Dante has a recurring dream. Every time he sleeps he sees the exact moment of his own demise. But where did the nightmare come from? If it is a premonition, how long has he got? 
A girl and a boy, two damaged souls drawn together. Add a serial killer stalking the streets, a desperate cop and a newspaper reporter with an unhealthy interest in her story, and Cassie is soon mixed up in a lethal game. She may have cheated Death once, but this time he’s keeping a much closer eye on his prize… 

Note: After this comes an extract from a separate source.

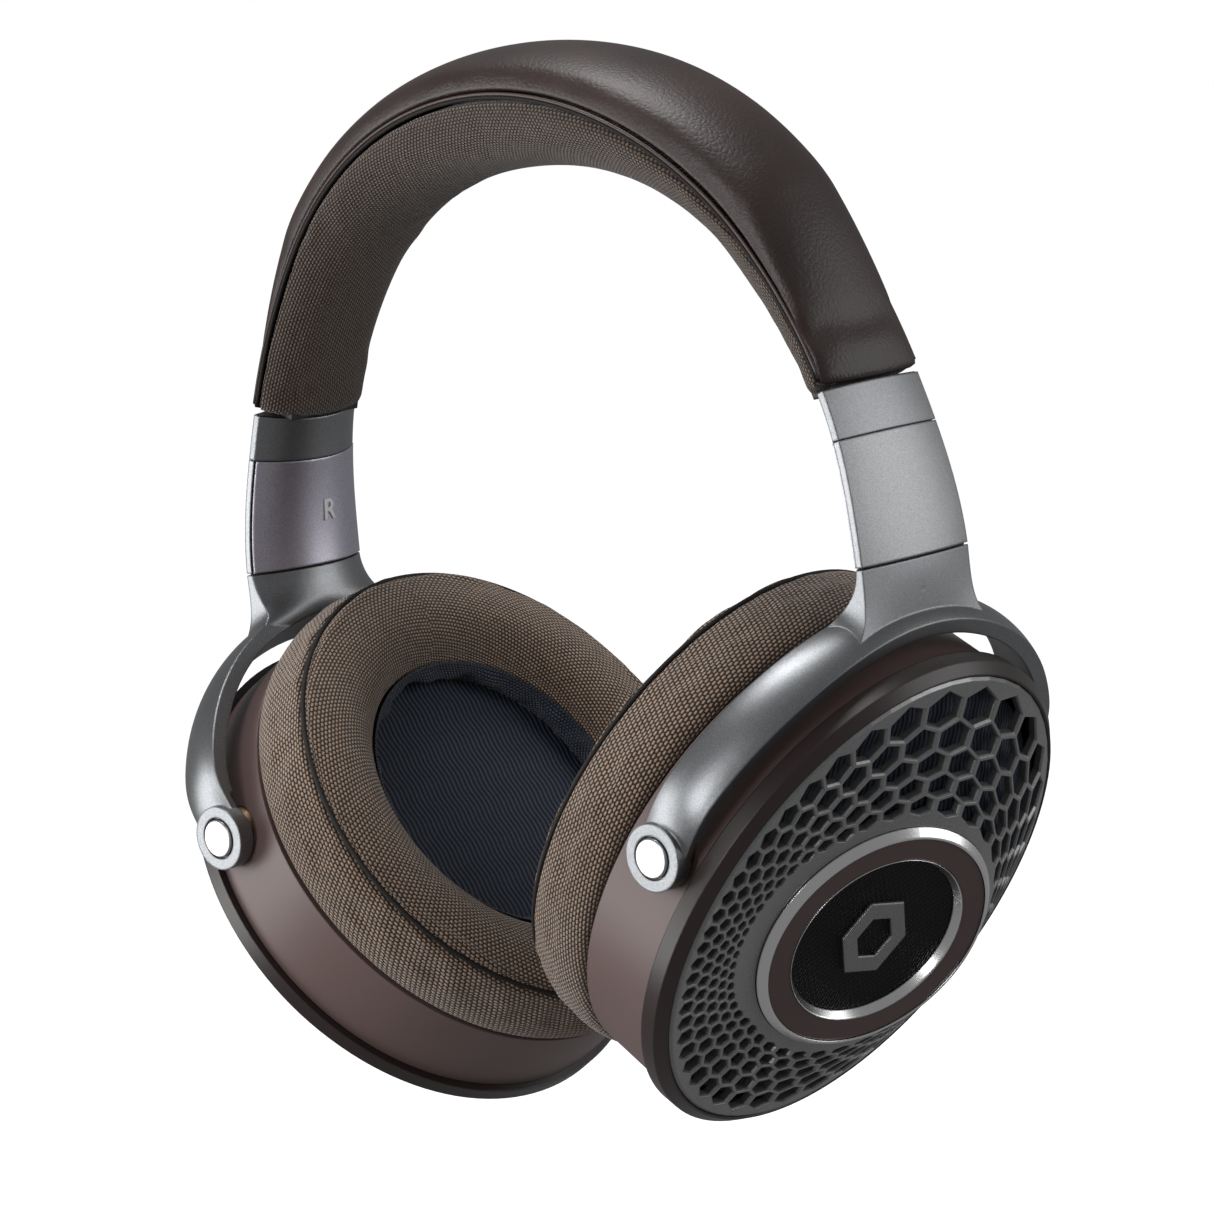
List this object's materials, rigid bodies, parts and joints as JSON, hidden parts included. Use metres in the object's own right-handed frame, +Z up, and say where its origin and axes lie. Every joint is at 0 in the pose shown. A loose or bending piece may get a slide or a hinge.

Dead Girl Walking is an unpredictable mix of romance, paranormal and crime thriller that will keep you gripped until the very last page. 
My Thoughts

Cassie was dead for eight hours before she woke in a morgue next to her family.  It was a miracle, but it came at a price.  Now she can relive deaths of the people she touches, and her skill could be invaluable to the police.  Cassie is seriously depressed and dealing with survivor’s guilt, but the opportunity to turn her curse into a gift tempts her to put herself in the path of a killer.  This was a fairly slow paced book that spent a lot of time with Cassie working through her feelings.  It focuses more on her character than on the actual crimes that she could help solve.  It is also a fairly depressing read for that same reason.  Cassie can’t seem to get herself together, and she doesn’t actually do a lot in the story other than wallow in her despair.  There is a little romance, but the fact that neither Cassie nor Dante, her love interest, feels they can reveal things to each other means the connection between the two of them is tenuous at best.  The suspense was a little wasted on me because I was able to identify the murderer and the twist long before the reveals.  That isn’t necessarily a bad thing because I felt vindication instead of surprise, but it might annoy some readers with its predictability.  Overall, I felt the pace, the focus, and the unrelenting gloom made for a rather dull book.  Language and situations that involve rape and murder make this a read for more mature high school readers.

I received a copy of this book from the publisher via NetGalley in exchange for an honest review.